My idea is to build a database. Language is very versatile, so when you ask a student to write a sentence, even if you restrict them to 10 words and ask them to use "boy" and "kicked", you still have many possiblities.

The boy kicked the ball.
The boy kicked the cat.
The boy kicked the dog.
The man kicked the boy.

If we could pilot this program somewhere, then initially we would have to build a list of correct answers. We could take the pilot students answers and enter then in a database, flagging the correct answers. This would be time consuming at first, but hopefully we would begin to see some similarities between correct answers, and the program would become automated. The date would also server the teacher well in helping make follow up videos on common mistakes. This could be a very powerful system, but it requires a lot of ground work to start. Once it gets going though, I feel like it can accelerate learning.

Khan
I am still plugging away. Before I was beginning each day with review exercises. Now I am going to let them pile up, while I chip away at the reamining 20 or so exercieses I have left. On the weekend I am going to take a run at the reviews, and see if I can't knock them all off at once.

Vocab
The vocabulary.com wesbite is a bit testy sometimes. I have 2 other people working on the challenge now, but they are 2nd Language learners, so they are not looking to speed towards the final goal, rather, just improve their vocabulary steadily.

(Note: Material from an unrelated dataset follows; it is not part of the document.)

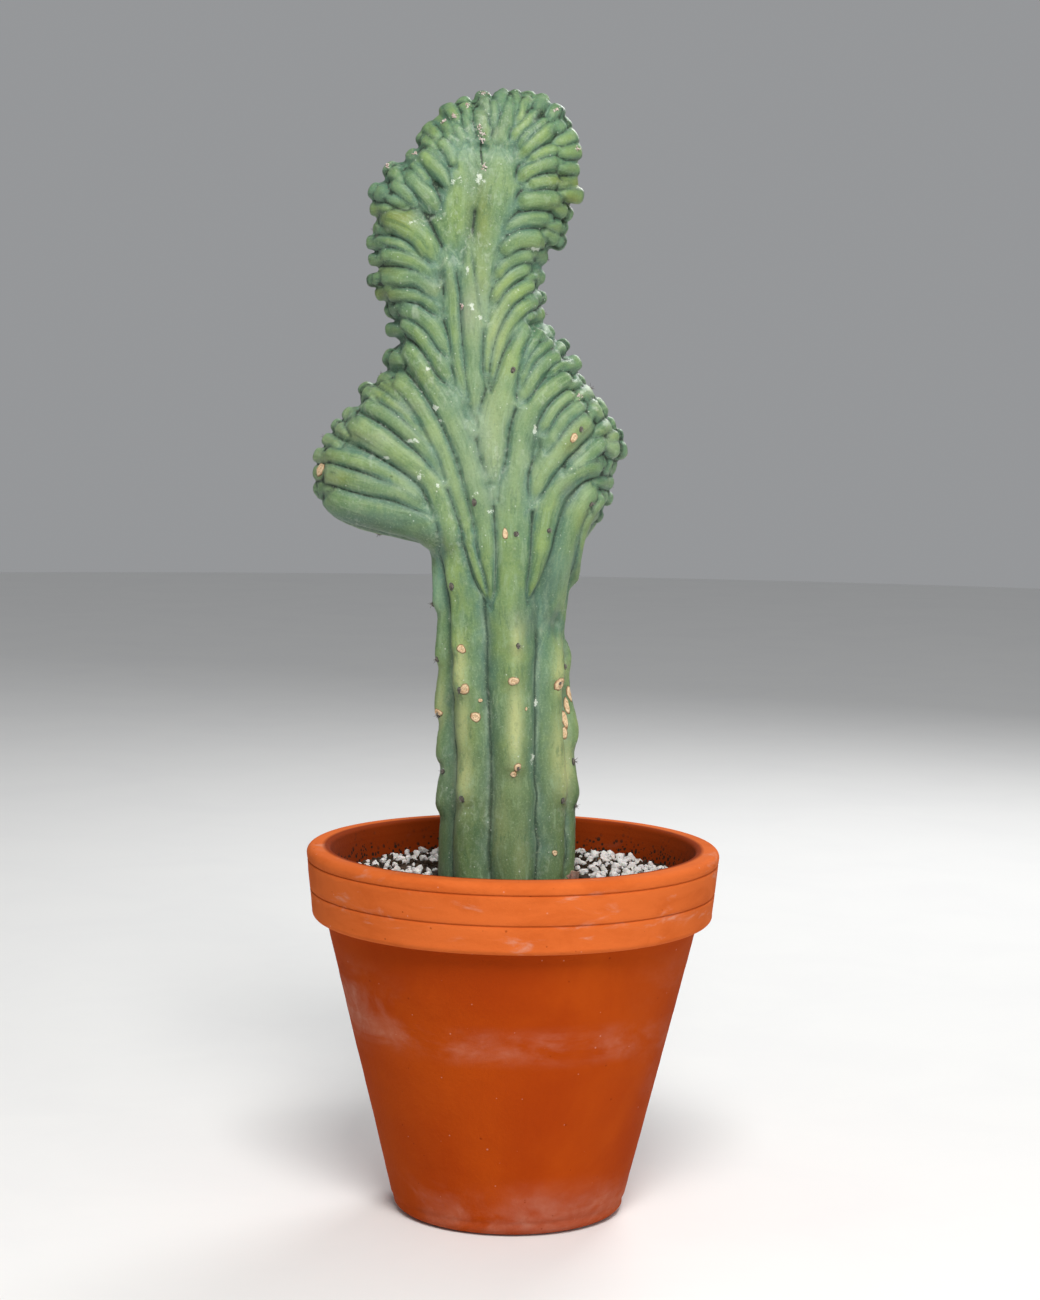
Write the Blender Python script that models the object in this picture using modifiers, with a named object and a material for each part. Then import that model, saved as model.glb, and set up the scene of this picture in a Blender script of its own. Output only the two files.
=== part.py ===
"""A crested blue candle cactus in its terracotta pot, as closed solids.

Metres, +Z up, the pot's underside on z = 0 and its axis on the Z axis. The crest's front faces -Y.
"""

import math
import random

import bmesh
import bpy
import numpy as np
from mathutils import Vector

MM = 0.001
GAP = 0.3 * MM  # between pieces that touch

# Driving dimensions of the pot
POT_HEIGHT = 0.1865
RIM_RADIUS = 0.105
RIM_INNER_RADIUS = 0.0928
BAND_HEIGHT = 0.036
BAND_LOWER_RADIUS = 0.102
BODY_TOP_RADIUS = 0.0946
BASE_RADIUS = 0.0585
BASE_ROUND = 0.007
WALL = 0.010
FLOOR = 0.012
DRAIN_RADIUS = 0.011
GROOVE_DEPTH = 0.0008
GROOVE_HALF = 0.0009
GROOVES_BELOW_TOP = (0.0064, 0.0215)
TURN_STEPS = 48

# Driving dimensions of the soil and the perlite
SOIL_TOP = 0.1700
STEM_HOLE_RADIUS = 0.0405
STEM_HOLE_FLOOR = 0.145
STEM_X = -0.0023
PERLITE_PITCH = 0.0066
PERLITE_RADIUS = (0.0040, 0.0051)
PERLITE_RING = (0.0465, 0.0820)
PERLITE_FRONT, PERLITE_BACK = -0.067, 0.050  # none is laid farther forward or back
PERLITE_SWAY = 0.007  # the edge of the scatter wanders by this much
PERLITE_LEFT_OUT = 0.13  # of those beside the stem; in front of it they close ranks
PERLITE_OVERLAP = 0.83  # crumbs farther apart than this, in their two radii, don't join
SOIL_LUMPS = 46
SOIL_LUMP_RADIUS = (0.0016, 0.0030)

# Driving dimensions of the cactus

# The camera of the photograph. Points of the ribs are measured, in millimetres, on the upright
# plane y = 0 as that camera sees them, and pulled along the line of sight onto the plant's skin.
EYE = Vector((0.0, -1.503, 0.446))

# The core inside the ribs: height, left edge, thickest place, right edge, half thickness.
CORE = (
    (145.3, -31.0, -2.3, 26.4, 28.7),
    (175, -31.4, -2.3, 26.8, 29.0),
    (210, -31.5, -2.4, 26.7, 29.0),
    (245, -32.5, -4.5, 25.0, 28.7),
    (270, -34.0, -7.0, 20.5, 28.0),
    (298, -35.5, -8.5, 16.5, 27.0),
    (314, -38.0, -8.5, 19.0, 27.5),
    (335, -38.5, -8.5, 26.0, 28.5),
    (342.5, -43.0, -9.0, 29.5, 29.0),
    (345.5, -56.0, -9.5, 31.5, 28.5),
    (348, -73.0, -10.0, 33.5, 28.0),
    (351.5, -86.0, -11.0, 36.0, 28.0),
    (356, -95.0, -12.5, 39.0, 27.5),
    (363, -100.0, -14.0, 42.0, 27.0),
    (374, -101.0, -16.0, 44.0, 26.5),
    (384, -98.5, -17.0, 47.0, 26.0),
    (396, -90.5, -18.0, 46.0, 25.5),
    (406, -83.0, -18.5, 41.0, 25.0),
    (414, -76.0, -19.0, 36.0, 24.0),
    (424, -65.5, -20.0, 28.0, 22.5),
    (436, -61.0, -22.0, 20.5, 21.5),
    (450, -62.0, -23.5, 10.0, 20.0),
    (466, -69.0, -25.0, 6.8, 19.0),
    (484, -72.5, -26.0, 10.5, 18.5),
    (500, -72.0, -25.5, 17.5, 18.0),
    (513, -72.0, -25.0, 23.0, 17.5),
    (524, -63.5, -23.5, 23.0, 16.0),
    (535, -52.5, -21.0, 22.0, 14.5),
    (545, -43.5, -18.5, 18.5, 12.5),
    (553, -34.0, -15.0, 12.5, 9.5),
    (558.5, -22.0, -10.5, 1.0, 4.5),
)
CORE_SIDES = 18
ROUND_BELOW, FLAT_ABOVE = 320, 450  # the core's section goes from an ellipse to a fuller one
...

I have 435,000 or so points. I am almost halfway there. When the site goes down I love the fervor, and sometimes it doesn't come back for a while.

The other day I explored answering questions wrong in favor of gaining points more quickly. This is worth investigating, but even if this "game" is "broken", I think the integrity of the tool stands. It is modeled as a self-pace tool to start with, so if you want to learn, you will use it correctly.